- MATERIAL PROVIDED
::::::::

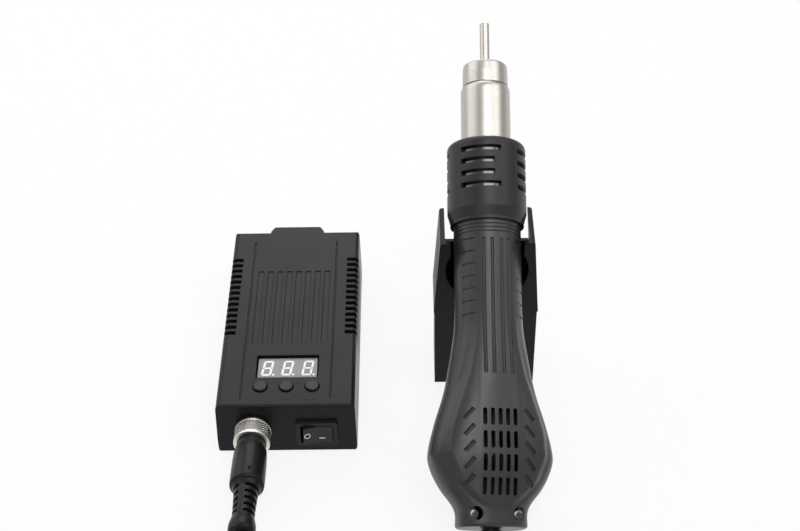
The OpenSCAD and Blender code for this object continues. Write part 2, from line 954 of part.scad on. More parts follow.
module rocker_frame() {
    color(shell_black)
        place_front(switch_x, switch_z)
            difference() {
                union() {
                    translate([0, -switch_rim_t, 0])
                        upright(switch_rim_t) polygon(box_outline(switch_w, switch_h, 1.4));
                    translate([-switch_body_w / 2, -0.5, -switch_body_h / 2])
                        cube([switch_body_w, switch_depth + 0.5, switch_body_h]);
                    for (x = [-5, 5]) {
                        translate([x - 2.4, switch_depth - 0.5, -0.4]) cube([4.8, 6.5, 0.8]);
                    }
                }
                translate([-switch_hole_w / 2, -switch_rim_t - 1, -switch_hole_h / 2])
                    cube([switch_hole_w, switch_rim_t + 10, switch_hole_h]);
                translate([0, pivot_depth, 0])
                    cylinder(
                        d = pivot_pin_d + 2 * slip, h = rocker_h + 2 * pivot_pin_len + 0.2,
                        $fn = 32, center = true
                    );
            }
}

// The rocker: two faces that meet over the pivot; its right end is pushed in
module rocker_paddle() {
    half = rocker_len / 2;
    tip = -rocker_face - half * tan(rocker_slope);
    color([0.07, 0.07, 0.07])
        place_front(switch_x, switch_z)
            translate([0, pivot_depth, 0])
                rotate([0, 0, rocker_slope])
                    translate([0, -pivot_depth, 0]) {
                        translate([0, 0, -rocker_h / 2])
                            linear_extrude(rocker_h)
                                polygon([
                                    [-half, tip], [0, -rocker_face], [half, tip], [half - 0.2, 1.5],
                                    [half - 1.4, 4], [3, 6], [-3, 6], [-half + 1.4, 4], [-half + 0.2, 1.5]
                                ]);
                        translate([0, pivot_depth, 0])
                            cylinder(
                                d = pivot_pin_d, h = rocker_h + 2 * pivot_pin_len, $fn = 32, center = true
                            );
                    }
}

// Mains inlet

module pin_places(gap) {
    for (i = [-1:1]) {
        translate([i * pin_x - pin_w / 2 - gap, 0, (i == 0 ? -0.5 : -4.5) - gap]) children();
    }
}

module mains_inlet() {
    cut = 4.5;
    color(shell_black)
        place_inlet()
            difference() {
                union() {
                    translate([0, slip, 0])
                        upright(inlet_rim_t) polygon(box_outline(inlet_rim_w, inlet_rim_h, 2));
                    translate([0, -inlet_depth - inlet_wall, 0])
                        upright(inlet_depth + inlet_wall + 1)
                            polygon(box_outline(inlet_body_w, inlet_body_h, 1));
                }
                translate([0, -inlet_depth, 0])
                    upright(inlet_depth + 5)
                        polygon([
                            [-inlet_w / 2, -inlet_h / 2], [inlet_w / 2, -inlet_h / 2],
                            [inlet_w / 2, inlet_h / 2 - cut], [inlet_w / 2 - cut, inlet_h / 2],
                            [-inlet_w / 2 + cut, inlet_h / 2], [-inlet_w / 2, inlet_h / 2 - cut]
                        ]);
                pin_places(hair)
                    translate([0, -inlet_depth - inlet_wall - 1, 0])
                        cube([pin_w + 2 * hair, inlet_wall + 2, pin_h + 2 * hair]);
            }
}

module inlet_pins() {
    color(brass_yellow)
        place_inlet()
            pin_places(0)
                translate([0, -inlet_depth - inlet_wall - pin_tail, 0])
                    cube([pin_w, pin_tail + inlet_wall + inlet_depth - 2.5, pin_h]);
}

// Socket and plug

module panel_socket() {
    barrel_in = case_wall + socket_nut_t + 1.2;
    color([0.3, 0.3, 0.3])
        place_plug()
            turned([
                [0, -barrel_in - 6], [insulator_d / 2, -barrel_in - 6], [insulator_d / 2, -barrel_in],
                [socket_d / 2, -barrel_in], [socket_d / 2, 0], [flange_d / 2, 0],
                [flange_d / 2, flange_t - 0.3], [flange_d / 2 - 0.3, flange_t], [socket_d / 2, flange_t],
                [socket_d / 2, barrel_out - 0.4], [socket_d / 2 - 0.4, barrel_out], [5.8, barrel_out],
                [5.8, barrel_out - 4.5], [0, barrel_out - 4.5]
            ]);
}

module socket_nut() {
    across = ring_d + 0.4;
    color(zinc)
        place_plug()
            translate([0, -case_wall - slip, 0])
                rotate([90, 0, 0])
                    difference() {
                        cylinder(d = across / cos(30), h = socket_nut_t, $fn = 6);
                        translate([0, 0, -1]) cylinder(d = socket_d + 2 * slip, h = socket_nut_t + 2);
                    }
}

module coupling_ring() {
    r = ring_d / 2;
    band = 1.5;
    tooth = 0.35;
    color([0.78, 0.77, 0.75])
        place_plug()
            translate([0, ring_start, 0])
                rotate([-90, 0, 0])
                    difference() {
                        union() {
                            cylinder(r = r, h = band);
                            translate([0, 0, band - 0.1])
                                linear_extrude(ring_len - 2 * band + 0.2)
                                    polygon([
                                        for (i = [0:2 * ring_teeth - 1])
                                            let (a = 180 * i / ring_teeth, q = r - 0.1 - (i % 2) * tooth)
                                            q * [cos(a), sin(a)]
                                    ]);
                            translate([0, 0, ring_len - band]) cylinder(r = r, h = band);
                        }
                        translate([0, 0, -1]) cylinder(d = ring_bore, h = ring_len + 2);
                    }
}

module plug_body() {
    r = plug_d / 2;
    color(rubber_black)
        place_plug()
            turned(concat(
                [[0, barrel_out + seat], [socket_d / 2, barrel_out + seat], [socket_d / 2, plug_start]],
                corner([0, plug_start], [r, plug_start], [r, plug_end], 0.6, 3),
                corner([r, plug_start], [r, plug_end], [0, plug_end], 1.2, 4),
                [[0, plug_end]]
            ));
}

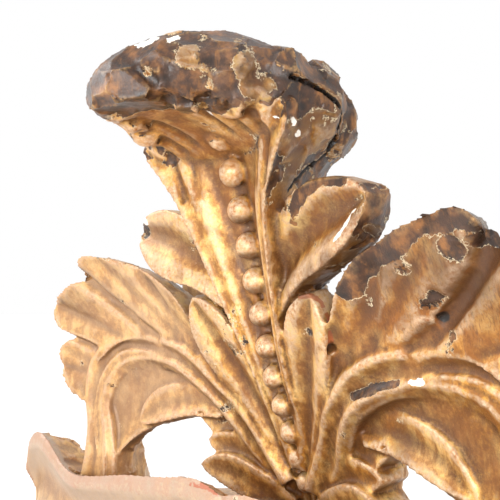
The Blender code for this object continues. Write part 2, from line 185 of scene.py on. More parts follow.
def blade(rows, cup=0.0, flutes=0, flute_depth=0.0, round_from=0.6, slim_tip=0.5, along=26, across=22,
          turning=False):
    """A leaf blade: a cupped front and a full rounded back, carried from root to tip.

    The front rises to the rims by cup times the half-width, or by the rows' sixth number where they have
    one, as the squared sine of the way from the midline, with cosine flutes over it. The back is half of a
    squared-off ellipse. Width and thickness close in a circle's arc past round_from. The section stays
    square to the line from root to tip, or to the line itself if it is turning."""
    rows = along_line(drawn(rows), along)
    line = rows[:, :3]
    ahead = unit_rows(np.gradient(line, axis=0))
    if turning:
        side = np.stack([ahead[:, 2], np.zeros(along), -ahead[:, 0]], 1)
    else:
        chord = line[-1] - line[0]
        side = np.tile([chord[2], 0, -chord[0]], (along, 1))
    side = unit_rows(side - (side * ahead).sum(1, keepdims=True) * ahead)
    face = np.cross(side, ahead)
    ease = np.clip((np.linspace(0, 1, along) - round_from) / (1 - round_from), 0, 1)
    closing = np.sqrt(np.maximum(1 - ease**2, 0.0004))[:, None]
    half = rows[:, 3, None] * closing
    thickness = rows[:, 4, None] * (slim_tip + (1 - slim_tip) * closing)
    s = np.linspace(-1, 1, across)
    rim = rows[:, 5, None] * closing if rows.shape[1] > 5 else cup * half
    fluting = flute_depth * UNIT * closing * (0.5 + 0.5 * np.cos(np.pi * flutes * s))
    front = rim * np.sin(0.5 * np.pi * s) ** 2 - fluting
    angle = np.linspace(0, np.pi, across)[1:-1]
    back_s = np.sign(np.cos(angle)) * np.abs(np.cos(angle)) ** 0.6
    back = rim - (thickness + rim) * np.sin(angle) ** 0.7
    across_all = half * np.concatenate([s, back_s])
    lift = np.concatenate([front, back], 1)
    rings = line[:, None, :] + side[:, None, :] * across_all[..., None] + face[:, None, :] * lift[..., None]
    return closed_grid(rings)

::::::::

- WHAT TO WORK ON
Write out all of the records once more, exactly.

- RESULT
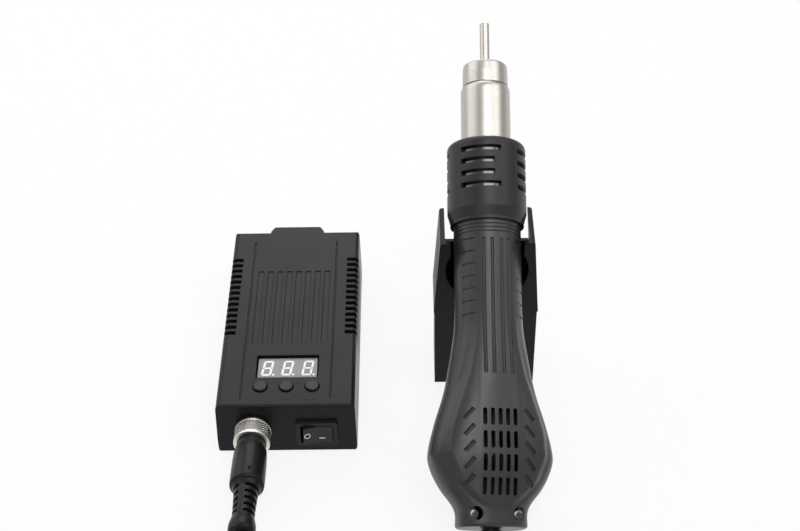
The OpenSCAD and Blender code for this object continues. Write part 2, from line 954 of part.scad on. More parts follow.
module rocker_frame() {
    color(shell_black)
        place_front(switch_x, switch_z)
            difference() {
                union() {
                    translate([0, -switch_rim_t, 0])
                        upright(switch_rim_t) polygon(box_outline(switch_w, switch_h, 1.4));
                    translate([-switch_body_w / 2, -0.5, -switch_body_h / 2])
                        cube([switch_body_w, switch_depth + 0.5, switch_body_h]);
                    for (x = [-5, 5]) {
                        translate([x - 2.4, switch_depth - 0.5, -0.4]) cube([4.8, 6.5, 0.8]);
                    }
                }
                translate([-switch_hole_w / 2, -switch_rim_t - 1, -switch_hole_h / 2])
                    cube([switch_hole_w, switch_rim_t + 10, switch_hole_h]);
                translate([0, pivot_depth, 0])
                    cylinder(
                        d = pivot_pin_d + 2 * slip, h = rocker_h + 2 * pivot_pin_len + 0.2,
                        $fn = 32, center = true
                    );
            }
}

// The rocker: two faces that meet over the pivot; its right end is pushed in
module rocker_paddle() {
    half = rocker_len / 2;
    tip = -rocker_face - half * tan(rocker_slope);
    color([0.07, 0.07, 0.07])
        place_front(switch_x, switch_z)
            translate([0, pivot_depth, 0])
                rotate([0, 0, rocker_slope])
                    translate([0, -pivot_depth, 0]) {
                        translate([0, 0, -rocker_h / 2])
                            linear_extrude(rocker_h)
                                polygon([
                                    [-half, tip], [0, -rocker_face], [half, tip], [half - 0.2, 1.5],
                                    [half - 1.4, 4], [3, 6], [-3, 6], [-half + 1.4, 4], [-half + 0.2, 1.5]
                                ]);
                        translate([0, pivot_depth, 0])
                            cylinder(
                                d = pivot_pin_d, h = rocker_h + 2 * pivot_pin_len, $fn = 32, center = true
                            );
                    }
}

// Mains inlet

module pin_places(gap) {
    for (i = [-1:1]) {
        translate([i * pin_x - pin_w / 2 - gap, 0, (i == 0 ? -0.5 : -4.5) - gap]) children();
    }
}

module mains_inlet() {
    cut = 4.5;
    color(shell_black)
        place_inlet()
            difference() {
                union() {
                    translate([0, slip, 0])
                        upright(inlet_rim_t) polygon(box_outline(inlet_rim_w, inlet_rim_h, 2));
                    translate([0, -inlet_depth - inlet_wall, 0])
                        upright(inlet_depth + inlet_wall + 1)
                            polygon(box_outline(inlet_body_w, inlet_body_h, 1));
                }
                translate([0, -inlet_depth, 0])
                    upright(inlet_depth + 5)
                        polygon([
                            [-inlet_w / 2, -inlet_h / 2], [inlet_w / 2, -inlet_h / 2],
                            [inlet_w / 2, inlet_h / 2 - cut], [inlet_w / 2 - cut, inlet_h / 2],
                            [-inlet_w / 2 + cut, inlet_h / 2], [-inlet_w / 2, inlet_h / 2 - cut]
                        ]);
                pin_places(hair)
                    translate([0, -inlet_depth - inlet_wall - 1, 0])
                        cube([pin_w + 2 * hair, inlet_wall + 2, pin_h + 2 * hair]);
            }
}

module inlet_pins() {
    color(brass_yellow)
        place_inlet()
            pin_places(0)
                translate([0, -inlet_depth - inlet_wall - pin_tail, 0])
                    cube([pin_w, pin_tail + inlet_wall + inlet_depth - 2.5, pin_h]);
}

// Socket and plug

module panel_socket() {
    barrel_in = case_wall + socket_nut_t + 1.2;
    color([0.3, 0.3, 0.3])
        place_plug()
            turned([
                [0, -barrel_in - 6], [insulator_d / 2, -barrel_in - 6], [insulator_d / 2, -barrel_in],
                [socket_d / 2, -barrel_in], [socket_d / 2, 0], [flange_d / 2, 0],
                [flange_d / 2, flange_t - 0.3], [flange_d / 2 - 0.3, flange_t], [socket_d / 2, flange_t],
                [socket_d / 2, barrel_out - 0.4], [socket_d / 2 - 0.4, barrel_out], [5.8, barrel_out],
                [5.8, barrel_out - 4.5], [0, barrel_out - 4.5]
            ]);
}

module socket_nut() {
    across = ring_d + 0.4;
    color(zinc)
        place_plug()
            translate([0, -case_wall - slip, 0])
                rotate([90, 0, 0])
                    difference() {
                        cylinder(d = across / cos(30), h = socket_nut_t, $fn = 6);
                        translate([0, 0, -1]) cylinder(d = socket_d + 2 * slip, h = socket_nut_t + 2);
                    }
}

module coupling_ring() {
    r = ring_d / 2;
    band = 1.5;
    tooth = 0.35;
    color([0.78, 0.77, 0.75])
        place_plug()
            translate([0, ring_start, 0])
                rotate([-90, 0, 0])
                    difference() {
                        union() {
                            cylinder(r = r, h = band);
                            translate([0, 0, band - 0.1])
                                linear_extrude(ring_len - 2 * band + 0.2)
                                    polygon([
                                        for (i = [0:2 * ring_teeth - 1])
                                            let (a = 180 * i / ring_teeth, q = r - 0.1 - (i % 2) * tooth)
                                            q * [cos(a), sin(a)]
                                    ]);
                            translate([0, 0, ring_len - band]) cylinder(r = r, h = band);
                        }
                        translate([0, 0, -1]) cylinder(d = ring_bore, h = ring_len + 2);
                    }
}

module plug_body() {
    r = plug_d / 2;
    color(rubber_black)
        place_plug()
            turned(concat(
                [[0, barrel_out + seat], [socket_d / 2, barrel_out + seat], [socket_d / 2, plug_start]],
                corner([0, plug_start], [r, plug_start], [r, plug_end], 0.6, 3),
                corner([r, plug_start], [r, plug_end], [0, plug_end], 1.2, 4),
                [[0, plug_end]]
            ));
}

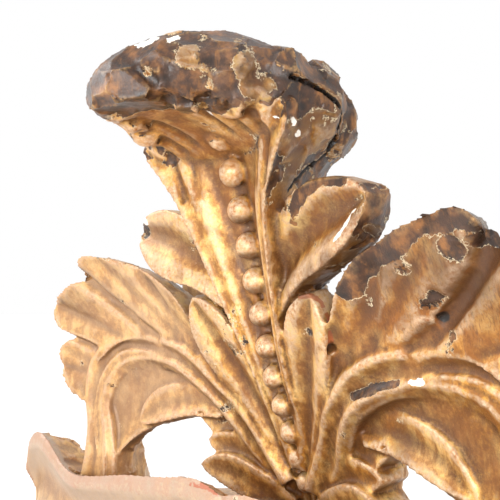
The Blender code for this object continues. Write part 2, from line 185 of scene.py on. More parts follow.
def blade(rows, cup=0.0, flutes=0, flute_depth=0.0, round_from=0.6, slim_tip=0.5, along=26, across=22,
          turning=False):
    """A leaf blade: a cupped front and a full rounded back, carried from root to tip.

    The front rises to the rims by cup times the half-width, or by the rows' sixth number where they have
    one, as the squared sine of the way from the midline, with cosine flutes over it. The back is half of a
    squared-off ellipse. Width and thickness close in a circle's arc past round_from. The section stays
    square to the line from root to tip, or to the line itself if it is turning."""
    rows = along_line(drawn(rows), along)
    line = rows[:, :3]
    ahead = unit_rows(np.gradient(line, axis=0))
    if turning:
        side = np.stack([ahead[:, 2], np.zeros(along), -ahead[:, 0]], 1)
    else:
        chord = line[-1] - line[0]
        side = np.tile([chord[2], 0, -chord[0]], (along, 1))
    side = unit_rows(side - (side * ahead).sum(1, keepdims=True) * ahead)
    face = np.cross(side, ahead)
    ease = np.clip((np.linspace(0, 1, along) - round_from) / (1 - round_from), 0, 1)
    closing = np.sqrt(np.maximum(1 - ease**2, 0.0004))[:, None]
    half = rows[:, 3, None] * closing
    thickness = rows[:, 4, None] * (slim_tip + (1 - slim_tip) * closing)
    s = np.linspace(-1, 1, across)
    rim = rows[:, 5, None] * closing if rows.shape[1] > 5 else cup * half
    fluting = flute_depth * UNIT * closing * (0.5 + 0.5 * np.cos(np.pi * flutes * s))
    front = rim * np.sin(0.5 * np.pi * s) ** 2 - fluting
    angle = np.linspace(0, np.pi, across)[1:-1]
    back_s = np.sign(np.cos(angle)) * np.abs(np.cos(angle)) ** 0.6
    back = rim - (thickness + rim) * np.sin(angle) ** 0.7
    across_all = half * np.concatenate([s, back_s])
    lift = np.concatenate([front, back], 1)
    rings = line[:, None, :] + side[:, None, :] * across_all[..., None] + face[:, None, :] * lift[..., None]
    return closed_grid(rings)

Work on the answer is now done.